Launched in 2016 in Ajmer and Sirohi districts, the skilling project for informal sector workers has gathered momentum in the years since. The pathway is clear: outreach, counselling, training and job placements. Dhulee Grasiya, a 23-year-old tribal from Ajari village in Sirohi district, did not need prompting to grab the opportunity.
“I chose this nursing course [at the Balaji Soni Hospital in Jaipur] because that’s what interested me the most,” says Ms Grasiya. “I was more than willing to take the chance. This is not an easy job but I’m sure I will be a good nurse. I want to earn money and send it back to my parents, who have supported me all their lives. Also, my kids will get better education.”
Suman Kanwar, a 20-year-old from Viroli village in Sirohi, has completed the same course and now works as a nursing assistant at the Mahatma Gandhi Hospital in Jaipur. “Moving out of my home for the training was very scary at first but I grew to like it,” she says.
Beyond the minutiae of the migration and skilling programme, the impact it has made is where it truly matters. “What has gone really well is the recognition by the central and state governments that migrant workers face various difficulties, and this despite the enormous contribution they make,” says Ashish Gautam, area manager for the programme in Rajasthan. “Secondly, the work that we and our partners are doing has triggered interest from a lot of other donors in this whole space of internal migration.”
Mr Gautam is quick to emphasise the criticality of getting governmental support for the effort to fetch greater dividends. “We are trying to influence the government so that we can hit on a more efficient and systemic engagement, one that can be replicated in other geographies. Importantly, government bodies have to scale up these interventions. But there are mindset issues when it comes to labour welfare.”
Brick by brick
Bricks are the building blocks of the construction industry and brickkilns are the places where they come from. That much may be known, but there is precious little knowledge of the people who keep the engine of this business running, and less so of the conditions in which they work and live.
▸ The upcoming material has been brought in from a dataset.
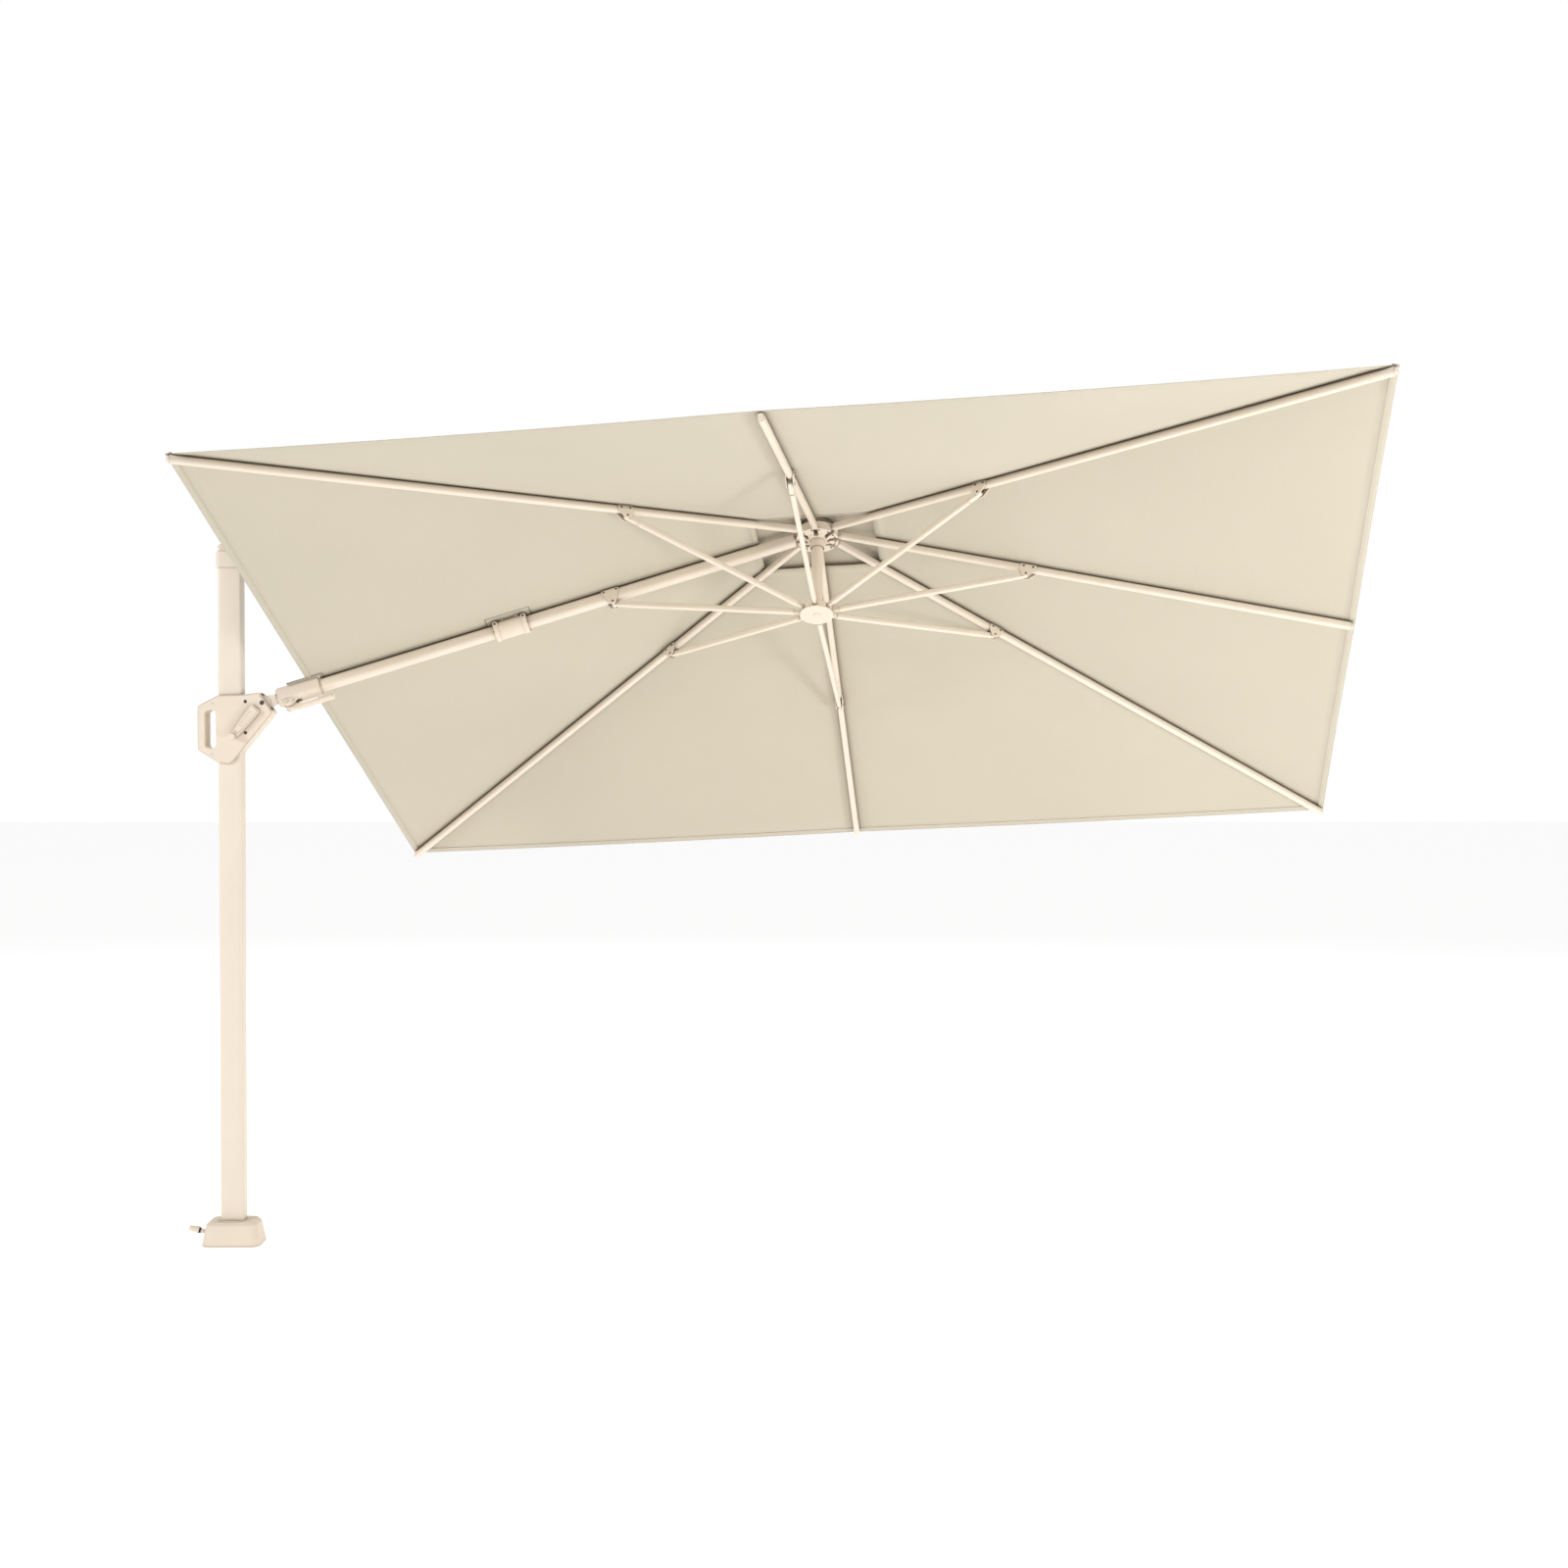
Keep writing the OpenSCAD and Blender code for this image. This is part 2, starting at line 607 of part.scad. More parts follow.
// ---- Braces ----
// Brace i of all eight runs from the pin under its rib to the runner. In plan it stays in its
// rib's plane, so its length and angle follow from the two pivots
function pin_drop(i) = i == 7 ? arm_pin_drop : brace_pin_drop;
function brace_pin(i) = [brace_at * cos(all_slopes[i]) - pin_drop(i) * sin(all_slopes[i]),
    -brace_at * sin(all_slopes[i]) - pin_drop(i) * cos(all_slopes[i])];
function brace_run(i) = brace_pin(i) - [runner_pin_at, -runner_drop];
tongue_len = 46;
lower_tongue_w = 9;
lower_eye_r = 7;

module brace(i) color(warm) in_canopy() rotate([0, 0, all_turns[i]])
    translate([runner_pin_at, 0, -runner_drop])
    rotate([0, -atan2(brace_run(i).y, brace_run(i).x), 0]) {
        brace_len = norm(brace_run(i));
        difference() {
            union() {
                tube(tongue_len - 14, brace_len - tongue_len, brace_w, brace_h, brace_r,
                    brace_wall);
                for (x = [tongue_len - 14, brace_len - tongue_len - 14])
                    bar(x, x + 14, brace_w - 2 * brace_wall, brace_h - 2 * brace_wall,
                        brace_r - brace_wall / 2);
                standing(-lower_tongue_w / 2, lower_tongue_w)
                    polygon(concat(arc([0, 0], lower_eye_r, 90, 270, 12),
                        [[tongue_len - 14, -7], [tongue_len - 14, 7]]));
                translate([brace_len, 0, 0]) standing(-7, 14)
                    polygon(concat([[-tongue_len, 7], [-tongue_len, -7]],
                        arc([0, 0], eye_r - 1, -90, 90, 12)));
            }
            cross_pin(pin_r + fit, 30);
            translate([brace_len, 0, 0]) cross_pin(pin_r + fit, 30);
        }
    }

module brace_inner_near() brace(0);
module brace_near() brace(1);
module brace_outer_near() brace(2);
module brace_outer() brace(3);
module brace_outer_far() brace(4);
module brace_far() brace(5);
module brace_inner_far() brace(6);
module brace_arm() brace(7);

// ---- Runner ----
// The brace whose pin carries the runner
carrier = 2;
runner_slot_w = 17;
runner_low = runner_drop + 16;
module runner() color(cream) in_canopy() {
    difference() {
        union() {
            translate([0, 0, -runner_low]) cylinder(r = runner_r, h = 5);
            translate([0, 0, -runner_low + 5]) cylinder(r = runner_r - 4, h = 22);
        }
        for (i = [0 : 7]) rotate([0, 0, all_turns[i]])
            translate([post_r, -runner_slot_w / 2, -runner_low + 5])
                cube([60, runner_slot_w, 40]);
        translate([0, 0, -runner_low - 1]) cylinder(r = 12, h = 3.5);
    }
    rotate([0, 0, all_turns[carrier]]) translate([runner_pin_at, 0, -runner_drop])
        cross_pin(pin_r, runner_slot_w + 1);
}

module runner_post() color(warm) in_canopy()
    translate([0, 0, -runner_low + 27]) difference() {
        cylinder(r = post_r, h = runner_low - 27 + hub_low - 12);
        translate([0, 0, 4]) cylinder(r = post_r - 2.5, h = 400);
    }

module runner_button() color(warm) in_canopy() translate([0, 0, -runner_low - 2.4])
    rotate_extrude() polygon(concat([[0, 0], [7, 0]], arc([9.5, 2], 2, -90, 0, 4),
        [[11.5, 4.9], [0, 4.9]]));

// ---- Cloth ----
// Shell of a pyramid l by w, thick t, with its apex at height z and rising h to it
module pyramid(l, w, h, z, t) translate([0, 0, z]) polyhedron(
    points = [[0, 0, 0], [-l, -w, -h], [l, -w, -h], [l, w, -h], [-l, w, -h],
        [0, 0, t], [-l, -w, t - h], [l, -w, t - h], [l, w, t - h], [-l, w, t - h]],
    faces = [[0, 1, 2], [0, 2, 3], [0, 3, 4], [0, 4, 1], [5, 7, 6], [5, 8, 7], [5, 9, 8],
        [5, 6, 9], [1, 6, 7, 2], [2, 7, 8, 3], [3, 8, 9, 4], [4, 9, 6, 1]]);

vent_open_l = 200;
vent_open_w = 150;
vent_l = 290;
vent_w = 220;
vent_lift = 20;
apex_z = cloth_gap / cos(slope_side);
// Slot in the cloth round the saddle
saddle_slot_l = 144;
saddle_slot_w = 84;
// Notch in the cloth's rim round the arm's tilt socket
notch_l = 50;
notch_w = 52;

module canopy() color(sand) in_canopy() difference() {
    pyramid(half_l, half_w, canopy_rise, apex_z, cloth_t);
    translate([0, 0, -150]) linear_extrude(300)
        polygon(round_rect(2 * vent_open_l, 2 * vent_open_w, 20));
    translate([(saddle_at - arm_len) * cos(slope_long), 0, -canopy_rise / 2 - 50])
        cube([saddle_slot_l, saddle_slot_w, canopy_rise], center = true);
    translate([-half_l, 0, -canopy_rise]) cube([2 * notch_l, notch_w, canopy_rise], center = true);
}

module vent() color(sand) in_canopy()
    pyramid(vent_l, vent_w, canopy_rise * vent_l / half_l, apex_z + vent_lift, cloth_t);

base_plate();
foot_cover();
turntable();
pedal();
mast_tube();
mast_cap();
mast_bracket();
carriage_near_shell();
carriage_far_shell();
guide_roller_back_top();
guide_roller_back_low();
guide_roller_front_top();
guide_roller_front_low();
carriage_bolts();
winch_drum();
crank_arm();
crank_knob();
arm_neck();
tilt_socket();
tilt_lever();
lever_plate();
arm_tube();
arm_end();
arm_clevis();
saddle();
saddle_screws();
stay_tube();
stay_forks();
hub();
hub_pins();
hub_collar();
rib_inner_near();
rib_near();
rib_outer_near();
rib_outer();
rib_outer_far();
rib_far();
rib_inner_far();
clevis_inner_near();
clevis_near();
clevis_outer_near();
clevis_outer();
clevis_outer_far();
clevis_far();
clevis_inner_far();
brace_inner_near();
brace_near();
brace_outer_near();
brace_outer();
brace_outer_far();
brace_far();
brace_inner_far();
brace_arm();
runner();
runner_post();
runner_button();
canopy();
vent();
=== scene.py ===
"""Looks of the cantilever parasol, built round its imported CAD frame. Metres, +Z up."""

import json
import math

import bmesh
import bpy
import numpy as np
from mathutils import Matrix, Vector

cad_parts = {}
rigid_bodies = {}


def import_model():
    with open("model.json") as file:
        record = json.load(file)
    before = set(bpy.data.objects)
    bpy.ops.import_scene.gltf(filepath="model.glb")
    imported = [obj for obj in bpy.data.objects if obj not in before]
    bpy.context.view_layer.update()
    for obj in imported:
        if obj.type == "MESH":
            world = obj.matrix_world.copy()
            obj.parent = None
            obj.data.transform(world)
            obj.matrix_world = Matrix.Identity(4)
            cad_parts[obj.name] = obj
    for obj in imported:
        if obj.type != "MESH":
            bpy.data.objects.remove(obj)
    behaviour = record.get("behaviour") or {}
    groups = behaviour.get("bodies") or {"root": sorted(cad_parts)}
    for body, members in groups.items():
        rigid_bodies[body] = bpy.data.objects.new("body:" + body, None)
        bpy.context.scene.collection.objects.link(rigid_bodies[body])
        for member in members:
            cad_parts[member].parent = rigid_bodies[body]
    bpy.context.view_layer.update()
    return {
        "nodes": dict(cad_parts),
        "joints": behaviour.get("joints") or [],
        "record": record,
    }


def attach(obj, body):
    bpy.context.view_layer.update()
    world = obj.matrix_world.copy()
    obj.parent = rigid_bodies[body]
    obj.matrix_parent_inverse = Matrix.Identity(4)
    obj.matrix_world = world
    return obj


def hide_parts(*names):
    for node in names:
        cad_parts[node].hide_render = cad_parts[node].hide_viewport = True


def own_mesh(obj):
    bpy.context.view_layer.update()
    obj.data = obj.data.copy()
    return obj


for startup_object in list(bpy.data.objects):
    bpy.data.objects.remove(startup_object)

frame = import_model()

# ---- Driving sizes, the same as the CAD's ----
ARM_PIVOT = np.array([0.111, 0.0, 1.851])
ARM_RISE = math.radians(17.1)
SIDE_TILT = math.radians(-30.8)
ARM_LENGTH = 1.980
ARM_TO_RIB_LINE = 0.008
HALF_LENGTH = 1.750
HALF_WIDTH = 1.300
RISE = 0.510
CLOTH_GAP = 0.0166
SADDLE_AT = 0.882

# ---- Cloth ----
# Shares of the way from the crown to the rim
OPENING_SHARE = 0.1148
VENT_SHARE = 0.1655
CAP_SHARE = 0.012
VENT_LIFT = 0.022
# The sag is deepest at half of SAG_REACH, where share * (SAG_REACH - share) is SAG_PEAK
SAG = 0.011
SAG_REACH = 1.25
SAG_PEAK = 0.39
# How far the rim draws in between two ribs, and how late that sets in
SCALLOP = 0.0022
SCALLOP_POWER = 6
# The hem folds under by HEM_DROP, with its turn at HEM_TURN of the drop
HEM = 0.020
HEM_DROP = 0.0016
HEM_TURN = 0.6
HEM_MIDDLE = 0.5
CROWN_HEM = 0.8
# Each second half laps the first by SEAM_LAP, and by up to CROWN_LAP more toward the crown,
# but by no more than MOST_LAP of the gore's width
SEAM_LAP = 0.014
CROWN_LAP = 0.026
CROWN_LAP_POWER = 4
MOST_LAP = 0.32
LAP_LIFT = 0.0009
ROWS = 34
COLUMNS = 10


def turn_about(axis, angle):
    """3x3 rotation by angle about a row axis."""
    return np.array(Matrix.Rotation(angle, 3, axis))


def unit(v):
    """v at length 1."""
    return v / np.linalg.norm(v)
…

Brickkilns tend to employ seasonal migrants and that means people who travel far from their homes to work for meagre salaries, and in an environment where their welfare and the wellbeing of their children are hardly ever a consideration.
Helping change that sorry reality is the goal of Udaan (or flight), a standout component of the migration programme in Rajasthan. There are an estimated 4,000 brickkilns in the state, with an average strength of 150 workers in each of them. The families of these workers, particularly their children, is the concern uppermost in the Udaan agenda.
Udaan focuses on early childhood care and education, nutrition and maternal health. Launched in August 2017 as a pilot project at two centres in Sri Ganganagar, a district that hosts some 400 brickkilns, Udaan offers an array of amenities: pre-schooling for children in the three-to-six age group, nutritious meals twice a day for the kids , health and hygiene monitoring, linkages to the formal education system for children in the 7-14 age bracket, maternity and new-born care, and the facilitation of institutional delivery.
The project began with an orientation package for brickkiln owners and soon picked by pace. Supported by the district administration and the brickkiln owners’ association, Udaan has demonstrated all that can be done — and without breaking the bank — for children and mothers in migrant families. The district administration acknowledges this is essential and worthy of replication at the national level.